Oil Price Forecasting Using Conditional Generative Adversarial Networks (GANs) with Sentiment Analysis

M Alruqimi
6 min readJul 3, 2024

--

Part 3: Build and train the model

Build and train the model

This is the final article in this series. In the previous article, we prepared our dataset. In this article, I will create the GAN model for forecasting Brent oil prices.

Let’s start by creating the generator and discriminator. For more details and definitions, refer to Part 1: Introduction.
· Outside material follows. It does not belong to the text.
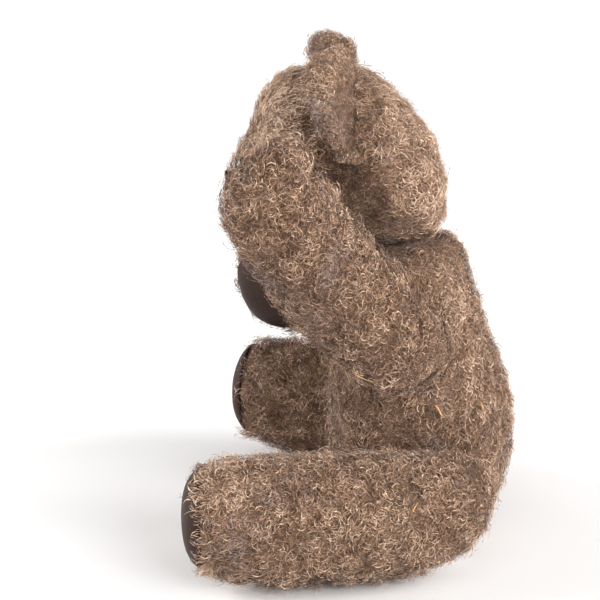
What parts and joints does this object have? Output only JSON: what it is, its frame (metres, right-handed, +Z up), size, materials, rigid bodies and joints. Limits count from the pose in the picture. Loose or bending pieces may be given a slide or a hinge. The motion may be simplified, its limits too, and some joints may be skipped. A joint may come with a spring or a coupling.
{
  "type": "jointed teddy bear",
  "caption": "Sitting stuffed bear in worn curly wool pile with leather pads; head, arms and legs turn on disc joints, one arm raised.",
  "frame": {"origin": "middle of the flat underside of the seat, on the surface that the bear sits on", "axes": "+Z up; the bear faces -Y; its own left side is +X"},
  "size_m": [0.2245, 0.1533, 0.2467],
  "materials": {
    "worn_wool_pile": "curly wool pile, matted and worn thin, greyed with dust",
    "dark_leather": "smooth dark brown, rubbed at the edges",
    "hardboard": "raw pressed fibre",
    "plated_steel": "zinc plated",
    "black_glass": "polished black",
    "black_thread": "worn embroidery thread"
  },
  "bodies": {
    "torso_body": {"torso": "worn_wool_pile", "neck_disc_inner": "hardboard", "neck_washer_inner": "plated_steel", "shoulder_left_disc_inner": "hardboard", "shoulder_left_washer_inner": "plated_steel", "hip_left_disc_inner": "hardboard", "hip_left_washer_inner": "plated_steel", "shoulder_right_disc_inner": "hardboard", "shoulder_right_washer_inner": "plated_steel", "hip_right_disc_inner": "hardboard", "hip_right_washer_inner": "plated_steel"},
    "head_body": {"head": "worn_wool_pile", "ear_left": "worn_wool_pile", "ear_right": "worn_wool_pile", "eye_left": "black_glass", "eye_right": "black_glass", "nose_stitching": "black_thread", "lip_stitch": "black_thread", "mouth_stitch": "black_thread", "neck_disc_outer": "hardboard", "neck_washer_outer": "plated_steel", "neck_bolt": "plated_steel", "neck_nut": "plated_steel"},
    "arm_left_body": {"arm_left": "worn_wool_pile", "paw_pad_left": "dark_leather", "shoulder_left_disc_outer": "hardboard", "shoulder_left_washer_outer": "plated_steel", "shoulder_left_bolt": "plated_steel", "shoulder_left_nut": "plated_steel"},
    "leg_left_body": {"leg_left": "worn_wool_pile", "foot_pad_left": "dark_leather", "hip_left_disc_outer": "hardboard", "hip_left_washer_outer": "plated_steel", "hip_left_bolt": "plated_steel", "hip_left_nut": "plated_steel"},
    "arm_right_body": {"arm_right": "worn_wool_pile", "paw_pad_right": "dark_leather", "shoulder_right_disc_outer": "hardboard", "shoulder_right_washer_outer": "plated_steel", "shoulder_right_bolt": "plated_steel", "shoulder_right_nut": "plated_steel"},
    "leg_right_body": {"leg_right": "worn_wool_pile", "foot_pad_right": "dark_leather", "hip_right_disc_outer": "hardboard", "hip_right_washer_outer": "plated_steel", "hip_right_bolt": "plated_steel", "hip_right_nut": "plated_steel"}
  },
  "joints": [
    {"name": "neck", "type": "hinge", "parent": "torso_body", "child": "head_body", "pos_m": [0, -0.013, 0.151], "axis": [-0.0609, -0.0698, 0.9957], "range_deg": [-80, 20]},
    {"name": "shoulder_left", "type": "hinge", "parent": "torso_body", "child": "arm_left_body", "pos_m": [0.036, -0.0105, 0.1165], "axis": [-0.9744, -0.225, 0], "range_deg": [-60, 120]},
    {"name": "hip_left", "type": "hinge", "parent": "torso_body", "child": "leg_left_body", "pos_m": [0.041, 0.004, 0.0315], "axis": [-0.9816, -0.1908, 0], "range_deg": [-110, 35]},
    {"name": "shoulder_right", "type": "hinge", "parent": "torso_body", "child": "arm_right_body", "pos_m": [-0.036, -0.0105, 0.1165], "axis": [-0.9744, 0.225, 0], "range_deg": [-2, 170]},
    {"name": "hip_right", "type": "hinge", "parent": "torso_body", "child": "leg_right_body", "pos_m": [-0.041, 0.004, 0.0315], "axis": [-0.9816, 0.1908, 0], "range_deg": [-110, 1]}
  ]
}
class Generator(nn.Module):
def __init__(self, hidden_dim, feature_no, seq_len, output_dim, dropout):
super().__init__()
self.hidden_dim = hidden_dim
self.layer_dim = 1
self.input_dim = feature_no
self.output_dim = output_dim
self.dropout = dropout
self.seq_len = seq_len

# LSTM layers
self.lstm = nn.LSTM(
self.input_dim + config.noise_size, self.hidden_dim, self.layer_dim, batch_first=True, bidirectional=True, dropout=self.dropout
)
self.gru = nn.GRU(self.hidden_dim * 2, self.hidden_dim, batch_first=True, bidirectional=True,
dropout=self.dropout)

# Fully connected layer
self.fc_1 = nn.Linear(self.hidden_dim * 2, 12) # fully connected
self.fc_2 = nn.Linear(12, self.output_dim) # fully connected last layer
self.relu = nn.ReLU()

def forward(self, x, noise, batch_size): # x = [batch_size, sequence_length, feature_no]

# Initialize hidden state and cell state
h0 = torch.zeros(self.layer_dim * 2, x.size(0), self.hidden_dim, device=x.device).requires_grad_()
c0 = torch.zeros(self.layer_dim * 2, x.size(0), self.hidden_dim, device=x.device).requires_grad_()

# Downsample the noise to match the sequence length of x_batch
noise_downsampled = noise.unsqueeze(1).expand(-1, self.seq_len, -1) # Shape: (batch_size, seq_length, noise_dim)
noise_downsampled = noise_downsampled[:, :self.seq_len, :] # Downsample to match the sequence length

# Concatenate the noise with the input features along the feature dimension
x_combined = torch.cat((x, noise_downsampled),
dim=-1) # Shape: (batch_size, seq_length, features_number + noise_dim)

out, (hn, cn) = self.lstm(x_combined, (h0, c0))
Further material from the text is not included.